Young people in Tripura and elsewhere who voted for the BJP are seeking jobs, and development that ensures the basic amenities which equip one for a productive role in the job market. In Tripura, located in a part of the country which has been neglected for long, and which suffers poor connectivity, inadequate educational infrastructure, not much of modern industry, generating jobs will be the key test for the new government.
It’s not just Tripura. Everywhere in the Northeast, where the BJP has won recent elections, jobs are the key issue. The subject resonates across the country. On that score, the latest data is not encouraging. According to the Centre for Monitoring the Indian Economy (CMIE), which tracks business and economic data in the country, there are currently nearly 31 million unemployed Indians seeking jobs. In the week ending February 25, the unemployment rate had shot up to 6.1 per cent as compared to five per cent in January. This is the highest monthly rate in the past 15 months. After falling to a low of 3.4 per cent in July 2017, unemployment rates are shooting up once again.
It’s against this backdrop that we must gauge the discourse about statues in the country. Statues are symbols, but smashing symbols doesn’t fill bellies. Neither will erection of giant statues address the issue of job-creation. In the Northeast, in the immediate future, Central largesse can and will act as a palliative.
The BJP has shown it can be totally pragmatic, and when it comes to elections, that victory trumps all other issues, including core beliefs.

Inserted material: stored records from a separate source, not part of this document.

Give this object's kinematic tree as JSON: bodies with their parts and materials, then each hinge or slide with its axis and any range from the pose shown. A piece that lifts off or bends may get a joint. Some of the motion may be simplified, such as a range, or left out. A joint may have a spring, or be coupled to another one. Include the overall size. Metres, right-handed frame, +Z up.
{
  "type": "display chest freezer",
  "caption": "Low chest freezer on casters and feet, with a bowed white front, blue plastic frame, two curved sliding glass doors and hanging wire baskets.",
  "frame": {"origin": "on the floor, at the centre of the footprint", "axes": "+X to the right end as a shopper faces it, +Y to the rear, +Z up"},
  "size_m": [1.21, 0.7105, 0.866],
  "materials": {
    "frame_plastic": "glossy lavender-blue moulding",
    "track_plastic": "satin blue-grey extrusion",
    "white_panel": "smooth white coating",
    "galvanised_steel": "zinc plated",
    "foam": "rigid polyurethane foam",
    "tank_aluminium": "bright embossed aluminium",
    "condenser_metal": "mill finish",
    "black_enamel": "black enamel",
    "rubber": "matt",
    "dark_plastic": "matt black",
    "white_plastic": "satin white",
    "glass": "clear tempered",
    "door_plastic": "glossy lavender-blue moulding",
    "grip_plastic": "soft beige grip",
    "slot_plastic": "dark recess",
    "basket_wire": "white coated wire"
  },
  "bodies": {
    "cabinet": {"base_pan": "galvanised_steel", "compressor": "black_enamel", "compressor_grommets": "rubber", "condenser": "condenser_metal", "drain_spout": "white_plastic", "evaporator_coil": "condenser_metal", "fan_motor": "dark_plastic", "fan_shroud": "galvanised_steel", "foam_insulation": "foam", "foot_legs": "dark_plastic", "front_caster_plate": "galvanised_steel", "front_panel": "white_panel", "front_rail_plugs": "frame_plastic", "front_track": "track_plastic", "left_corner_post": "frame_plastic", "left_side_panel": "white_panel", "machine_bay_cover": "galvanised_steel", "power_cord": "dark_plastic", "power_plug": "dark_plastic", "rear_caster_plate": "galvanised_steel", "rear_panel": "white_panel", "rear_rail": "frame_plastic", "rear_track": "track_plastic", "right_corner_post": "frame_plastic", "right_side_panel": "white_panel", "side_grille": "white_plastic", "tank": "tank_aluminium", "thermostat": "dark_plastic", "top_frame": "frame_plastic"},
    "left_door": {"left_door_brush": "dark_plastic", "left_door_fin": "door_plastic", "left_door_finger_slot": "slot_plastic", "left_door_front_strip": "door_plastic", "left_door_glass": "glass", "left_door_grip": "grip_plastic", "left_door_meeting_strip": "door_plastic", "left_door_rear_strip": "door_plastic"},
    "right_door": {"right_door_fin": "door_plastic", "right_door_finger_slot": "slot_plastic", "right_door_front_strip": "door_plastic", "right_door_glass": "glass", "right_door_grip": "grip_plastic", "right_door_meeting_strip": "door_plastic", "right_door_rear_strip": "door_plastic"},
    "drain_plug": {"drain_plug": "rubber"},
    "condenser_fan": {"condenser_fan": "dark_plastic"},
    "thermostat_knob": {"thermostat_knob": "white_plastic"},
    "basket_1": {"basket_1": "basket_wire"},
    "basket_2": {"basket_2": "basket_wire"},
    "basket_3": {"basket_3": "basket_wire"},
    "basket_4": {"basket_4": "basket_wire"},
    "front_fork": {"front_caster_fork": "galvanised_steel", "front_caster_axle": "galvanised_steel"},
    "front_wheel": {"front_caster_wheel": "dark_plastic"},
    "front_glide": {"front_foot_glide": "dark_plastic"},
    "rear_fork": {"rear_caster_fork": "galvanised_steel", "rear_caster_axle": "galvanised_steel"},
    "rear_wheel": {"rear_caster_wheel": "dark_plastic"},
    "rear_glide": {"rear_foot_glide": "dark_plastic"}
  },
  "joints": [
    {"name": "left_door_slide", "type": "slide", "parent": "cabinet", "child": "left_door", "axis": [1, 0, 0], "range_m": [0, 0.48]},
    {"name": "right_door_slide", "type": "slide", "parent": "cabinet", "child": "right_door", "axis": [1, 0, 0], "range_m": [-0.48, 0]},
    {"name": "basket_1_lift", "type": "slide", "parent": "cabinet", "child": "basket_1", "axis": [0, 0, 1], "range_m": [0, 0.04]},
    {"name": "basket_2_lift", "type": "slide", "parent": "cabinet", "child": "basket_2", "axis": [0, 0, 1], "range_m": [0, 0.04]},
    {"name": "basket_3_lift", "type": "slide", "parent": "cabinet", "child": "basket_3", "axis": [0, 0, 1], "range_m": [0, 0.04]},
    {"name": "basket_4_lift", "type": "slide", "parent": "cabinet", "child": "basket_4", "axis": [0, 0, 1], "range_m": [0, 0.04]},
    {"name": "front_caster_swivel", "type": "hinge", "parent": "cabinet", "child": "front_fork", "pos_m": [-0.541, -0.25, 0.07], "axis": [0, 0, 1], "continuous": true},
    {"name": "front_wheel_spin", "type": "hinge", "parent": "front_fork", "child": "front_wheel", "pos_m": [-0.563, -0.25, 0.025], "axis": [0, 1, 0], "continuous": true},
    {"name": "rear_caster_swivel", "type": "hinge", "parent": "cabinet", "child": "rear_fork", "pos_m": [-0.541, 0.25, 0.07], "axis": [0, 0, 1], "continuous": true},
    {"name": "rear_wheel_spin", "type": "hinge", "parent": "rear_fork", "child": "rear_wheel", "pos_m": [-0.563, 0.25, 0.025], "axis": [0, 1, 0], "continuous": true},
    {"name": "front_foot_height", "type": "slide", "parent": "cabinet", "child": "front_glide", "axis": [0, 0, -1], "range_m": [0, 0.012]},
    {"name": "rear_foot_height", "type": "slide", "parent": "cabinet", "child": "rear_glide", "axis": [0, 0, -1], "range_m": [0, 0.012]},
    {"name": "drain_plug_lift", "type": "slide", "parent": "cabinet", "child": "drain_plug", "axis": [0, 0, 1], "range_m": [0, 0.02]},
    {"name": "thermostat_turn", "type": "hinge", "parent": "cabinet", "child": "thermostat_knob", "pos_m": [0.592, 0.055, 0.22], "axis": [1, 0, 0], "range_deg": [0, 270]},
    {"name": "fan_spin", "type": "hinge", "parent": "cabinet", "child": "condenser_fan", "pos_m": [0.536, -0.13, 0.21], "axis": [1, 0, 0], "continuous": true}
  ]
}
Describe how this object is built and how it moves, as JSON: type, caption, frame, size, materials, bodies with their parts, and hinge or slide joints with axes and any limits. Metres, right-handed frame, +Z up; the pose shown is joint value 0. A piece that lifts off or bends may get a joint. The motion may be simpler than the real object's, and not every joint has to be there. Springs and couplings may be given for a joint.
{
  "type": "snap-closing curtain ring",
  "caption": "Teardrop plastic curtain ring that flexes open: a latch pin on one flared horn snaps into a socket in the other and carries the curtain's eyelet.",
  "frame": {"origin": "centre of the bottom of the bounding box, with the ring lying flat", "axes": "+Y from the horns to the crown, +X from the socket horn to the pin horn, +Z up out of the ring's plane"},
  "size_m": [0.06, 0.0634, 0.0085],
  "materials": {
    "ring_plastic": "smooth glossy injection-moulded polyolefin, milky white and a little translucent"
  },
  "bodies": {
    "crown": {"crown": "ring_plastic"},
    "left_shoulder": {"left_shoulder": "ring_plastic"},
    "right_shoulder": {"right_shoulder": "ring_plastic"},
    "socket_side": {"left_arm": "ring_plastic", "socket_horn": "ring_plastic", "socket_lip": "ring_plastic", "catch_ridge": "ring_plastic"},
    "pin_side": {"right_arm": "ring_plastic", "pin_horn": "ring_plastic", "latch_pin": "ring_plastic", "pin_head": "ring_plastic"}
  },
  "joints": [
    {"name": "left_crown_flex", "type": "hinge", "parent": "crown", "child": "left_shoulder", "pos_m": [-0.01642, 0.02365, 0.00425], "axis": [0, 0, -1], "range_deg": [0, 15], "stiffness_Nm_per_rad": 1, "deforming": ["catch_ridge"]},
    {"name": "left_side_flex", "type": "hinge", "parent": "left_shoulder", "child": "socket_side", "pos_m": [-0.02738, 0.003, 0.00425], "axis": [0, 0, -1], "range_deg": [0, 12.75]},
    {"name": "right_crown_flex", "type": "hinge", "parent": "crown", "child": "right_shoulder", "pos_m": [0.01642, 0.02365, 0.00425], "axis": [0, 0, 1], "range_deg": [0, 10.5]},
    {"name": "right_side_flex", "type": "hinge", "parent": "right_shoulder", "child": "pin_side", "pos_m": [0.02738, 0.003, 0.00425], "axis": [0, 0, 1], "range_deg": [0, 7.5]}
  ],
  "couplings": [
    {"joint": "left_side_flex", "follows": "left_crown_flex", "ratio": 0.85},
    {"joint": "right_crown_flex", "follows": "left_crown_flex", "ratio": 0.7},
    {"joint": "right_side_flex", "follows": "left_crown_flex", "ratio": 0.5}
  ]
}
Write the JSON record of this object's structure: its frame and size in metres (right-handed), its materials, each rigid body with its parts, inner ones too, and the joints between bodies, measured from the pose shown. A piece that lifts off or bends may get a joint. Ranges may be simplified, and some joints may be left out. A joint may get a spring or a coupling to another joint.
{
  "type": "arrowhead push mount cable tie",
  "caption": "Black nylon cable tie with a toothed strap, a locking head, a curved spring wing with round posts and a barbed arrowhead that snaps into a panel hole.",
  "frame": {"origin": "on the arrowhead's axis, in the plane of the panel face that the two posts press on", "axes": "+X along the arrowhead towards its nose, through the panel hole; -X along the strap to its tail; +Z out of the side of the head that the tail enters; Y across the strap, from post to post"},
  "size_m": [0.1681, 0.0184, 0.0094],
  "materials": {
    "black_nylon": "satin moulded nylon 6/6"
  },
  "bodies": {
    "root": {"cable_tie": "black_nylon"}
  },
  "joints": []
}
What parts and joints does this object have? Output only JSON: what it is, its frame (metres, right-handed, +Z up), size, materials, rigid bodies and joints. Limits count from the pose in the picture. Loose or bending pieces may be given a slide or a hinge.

So, BJP leaders have made it clear it won’t make beef an incendiary issue in the Northeast as it does elsewhere in the country. It has also proved that when it comes to selling hope and promises of a new and better tomorrow, it’s leagues ahead of its political rivals.
Now begins the real challenge. How will the BJP deliver on its promise of jobs in Tripura, and everywhere else where it now controls the reins of the administrative machinery?
Lenin is dead. His legacy is disappearing. But the answer to the jobs question will continue to be pivotal in the lives of India’s teeming youthful populace.